On the way home all the snow that was around south of Albany was pretty much gone.  I'm back in NJ and if feels a LOT like springtime. 

Oh well, that was a nice 3 days of winter. Had a great time!


----------



## gmcunni (Mar 3, 2012)

report from a friend @ mt snow -

Mostly light rain until noon. Then sun came out and it was spring weather with great snow...


----------



## St. Bear (Mar 3, 2012)

Great day at Sun River. Couple inches of heavy snow, sleet during the morning turned briefly to snow, then stopped by midday. Crazy fog at White Cap cleared as you worked East to West.


----------



## marcski (Mar 3, 2012)

Today was awesome at Platty.  Every trail was open, the woods were skiing a bit too.  Certainly warm, sunny, spring-like soft snow.  Run of the day for me was Plunge...right under the double and Giant Slalom (bottom of both pictured here). Had my 5 yo with me on one run down Plunge and while on the steep top section a ski patrol shouted down to me:  "Hey you know there is a height requirement for being on this trail, you didn't see the sign at the top?"
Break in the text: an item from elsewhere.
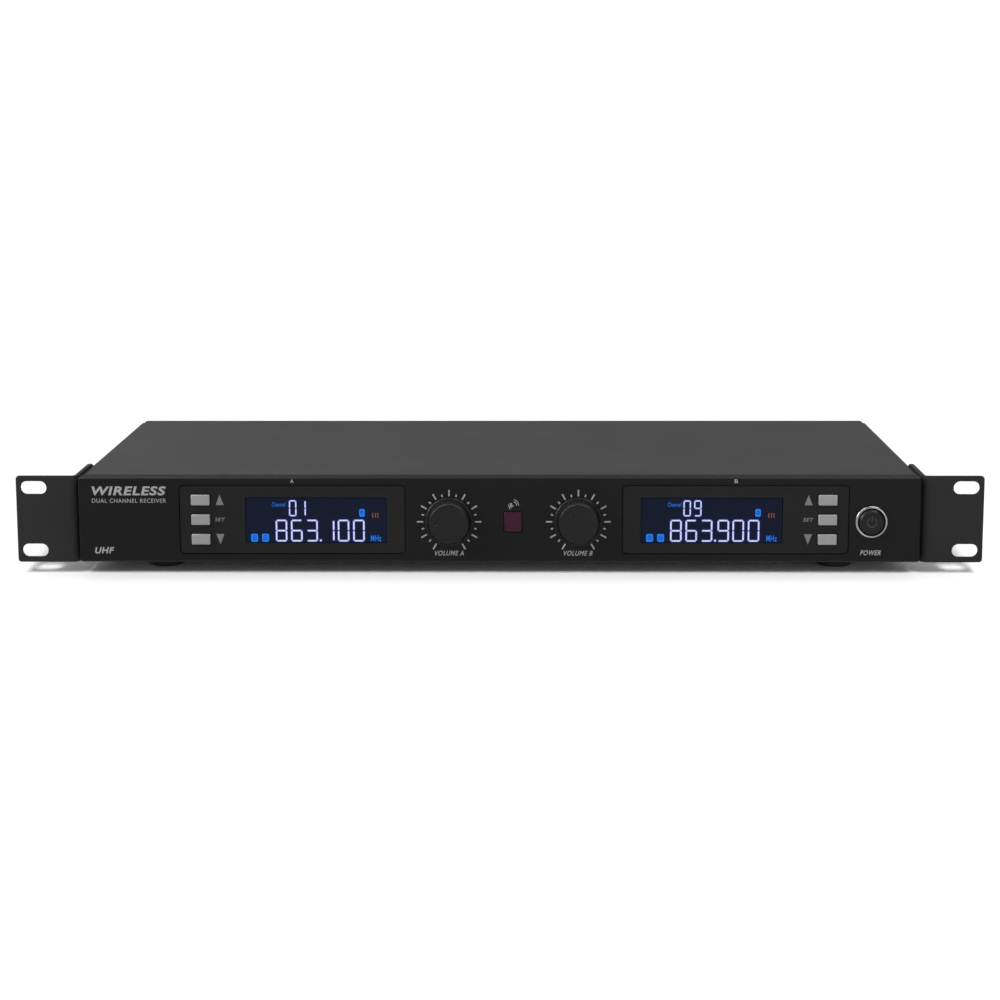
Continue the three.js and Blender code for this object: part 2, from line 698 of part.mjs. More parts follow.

So, I responded:  "Am I too tall?"


----------



## ScottySkis (Mar 4, 2012)

marcski said:


> Today was awesome at Platty.  Every trail was open, the woods were skiing a bit too.  Certainly warm, sunny, spring-like soft snow.  Run of the day for me was Plunge...right under the double and Giant Slalom (bottom of both pictured here). Had my 5 yo with me on one run down Plunge and while on the steep top section a ski patrol shouted down to me:  "Hey you know there is a height limit for being on this trail, you didn't see the sign at the top?"
> 
> So, I responded:  "Am I too tall?"



Glad you at a nice time at Platty today, that picture looks like I should have went, maybe next weekend.


----------



## Tooth (Mar 4, 2012)

St. Bear said:


> Great day at Sun River. Couple inches of heavy snow, sleet during the morning turned briefly to snow, then stopped by midday. Crazy fog at White Cap cleared as you worked East to West.



Good to hear. I looked at the Camelback webcams and things are a little better at SR it appears. :razz: You chose well.


----------